Die Arbeit als Rednerin: Schauspielkunst trifft Menschenkenntnis
Christina erklärt, wie sie mit Paaren oder Angehörigen spricht, sich in sie einfühlt, ihre Geschichten aufsaugt, ihre Gesten beobachtet – um all das dann in Worte zu fassen. Ihre Bühnen- und Schauspielerfahrung hilft ihr dabei. Sie bereitet jede Zeremonie individuell vor, wird zum Ruhepol, zur Koordinatorin, zur Erzählerin – und zur Stimme in einem besonderen Moment.

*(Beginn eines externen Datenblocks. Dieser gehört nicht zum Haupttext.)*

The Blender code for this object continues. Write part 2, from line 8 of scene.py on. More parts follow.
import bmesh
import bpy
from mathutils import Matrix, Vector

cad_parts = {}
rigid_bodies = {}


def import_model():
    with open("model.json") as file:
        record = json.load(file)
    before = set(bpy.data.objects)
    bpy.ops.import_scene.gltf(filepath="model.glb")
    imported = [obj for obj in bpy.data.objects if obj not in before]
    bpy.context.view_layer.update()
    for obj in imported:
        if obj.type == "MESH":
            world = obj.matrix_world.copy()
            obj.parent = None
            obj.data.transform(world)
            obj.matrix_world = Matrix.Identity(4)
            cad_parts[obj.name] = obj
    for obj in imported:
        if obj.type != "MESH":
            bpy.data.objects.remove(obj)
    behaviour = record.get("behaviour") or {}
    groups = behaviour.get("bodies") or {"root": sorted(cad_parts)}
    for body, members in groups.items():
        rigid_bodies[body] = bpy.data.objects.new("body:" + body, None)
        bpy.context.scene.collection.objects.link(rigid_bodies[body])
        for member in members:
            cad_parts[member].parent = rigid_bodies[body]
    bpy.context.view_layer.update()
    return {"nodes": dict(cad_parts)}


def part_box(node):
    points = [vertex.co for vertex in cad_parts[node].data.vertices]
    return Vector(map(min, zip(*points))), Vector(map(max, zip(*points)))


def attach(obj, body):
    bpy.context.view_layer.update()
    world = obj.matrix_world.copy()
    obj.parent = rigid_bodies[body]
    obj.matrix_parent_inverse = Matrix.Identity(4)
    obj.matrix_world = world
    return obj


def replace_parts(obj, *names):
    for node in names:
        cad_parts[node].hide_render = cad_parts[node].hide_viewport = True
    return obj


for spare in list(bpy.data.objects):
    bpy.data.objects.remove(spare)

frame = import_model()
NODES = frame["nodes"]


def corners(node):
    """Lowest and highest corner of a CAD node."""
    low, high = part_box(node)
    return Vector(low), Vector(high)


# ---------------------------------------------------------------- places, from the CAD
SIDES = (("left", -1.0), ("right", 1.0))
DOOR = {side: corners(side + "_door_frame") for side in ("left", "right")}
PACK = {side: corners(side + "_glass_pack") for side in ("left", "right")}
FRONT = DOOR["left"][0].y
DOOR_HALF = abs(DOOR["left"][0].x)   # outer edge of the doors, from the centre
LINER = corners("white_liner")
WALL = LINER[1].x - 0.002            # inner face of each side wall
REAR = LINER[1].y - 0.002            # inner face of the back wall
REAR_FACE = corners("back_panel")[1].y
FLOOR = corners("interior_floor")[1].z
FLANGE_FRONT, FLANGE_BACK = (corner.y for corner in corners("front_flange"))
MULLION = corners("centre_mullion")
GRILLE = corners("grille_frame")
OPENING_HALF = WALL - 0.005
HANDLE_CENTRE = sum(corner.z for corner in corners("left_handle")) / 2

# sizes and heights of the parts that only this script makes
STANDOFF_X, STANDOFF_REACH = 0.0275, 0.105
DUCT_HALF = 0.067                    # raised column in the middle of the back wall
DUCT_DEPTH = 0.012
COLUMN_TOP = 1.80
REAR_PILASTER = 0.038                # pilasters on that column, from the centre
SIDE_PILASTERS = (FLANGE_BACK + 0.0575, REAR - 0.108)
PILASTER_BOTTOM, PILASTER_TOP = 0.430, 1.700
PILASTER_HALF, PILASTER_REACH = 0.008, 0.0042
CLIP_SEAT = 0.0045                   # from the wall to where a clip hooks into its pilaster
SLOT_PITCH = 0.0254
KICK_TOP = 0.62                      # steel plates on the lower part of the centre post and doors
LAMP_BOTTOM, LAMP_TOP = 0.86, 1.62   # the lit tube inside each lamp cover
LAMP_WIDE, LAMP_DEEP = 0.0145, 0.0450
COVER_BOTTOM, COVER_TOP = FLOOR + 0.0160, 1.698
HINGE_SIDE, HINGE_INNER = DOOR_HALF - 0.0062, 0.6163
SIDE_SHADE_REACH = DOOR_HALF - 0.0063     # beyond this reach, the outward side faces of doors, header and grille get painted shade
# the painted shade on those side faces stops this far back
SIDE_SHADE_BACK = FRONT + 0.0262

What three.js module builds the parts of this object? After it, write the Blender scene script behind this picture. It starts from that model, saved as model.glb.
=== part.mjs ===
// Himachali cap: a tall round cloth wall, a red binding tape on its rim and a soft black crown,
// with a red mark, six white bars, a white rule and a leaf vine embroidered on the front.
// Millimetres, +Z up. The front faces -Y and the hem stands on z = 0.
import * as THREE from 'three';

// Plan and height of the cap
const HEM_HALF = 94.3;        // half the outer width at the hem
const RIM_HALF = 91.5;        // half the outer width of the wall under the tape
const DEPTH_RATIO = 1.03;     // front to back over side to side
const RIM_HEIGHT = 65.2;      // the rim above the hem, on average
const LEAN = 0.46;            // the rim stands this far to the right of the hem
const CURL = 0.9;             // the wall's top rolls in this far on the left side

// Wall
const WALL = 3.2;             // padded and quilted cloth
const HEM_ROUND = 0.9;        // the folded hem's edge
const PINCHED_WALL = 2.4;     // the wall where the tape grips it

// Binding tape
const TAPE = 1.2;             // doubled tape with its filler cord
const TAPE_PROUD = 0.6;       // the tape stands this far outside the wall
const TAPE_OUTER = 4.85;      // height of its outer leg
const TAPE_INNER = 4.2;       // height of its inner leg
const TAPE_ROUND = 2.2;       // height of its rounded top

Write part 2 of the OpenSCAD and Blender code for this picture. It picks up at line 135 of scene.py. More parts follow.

Zwischen Gefühl und Professionalität: eine Frau mit Haltung
Im Podcast berichtet sie offen von Pannen, davon, wie sie mit Krankheiten umgeht, warum sie einen Auftritt am Tag nach der Geburt ihres zweiten Sohnes absolvierte – und warum sie sich bewusst gegen Social Media entschieden hat. Likes und Vergleiche seien nichts für sie, sagt sie, ihr Fokus liegt auf echter Verbindung mit echten Menschen.
Was sie sich wünscht?
Gesund bleiben. Ihre Familie im Gleichgewicht wissen. Und weiterhin die Möglichkeit haben, Menschen mit ihren Worten und Liedern zu berühren.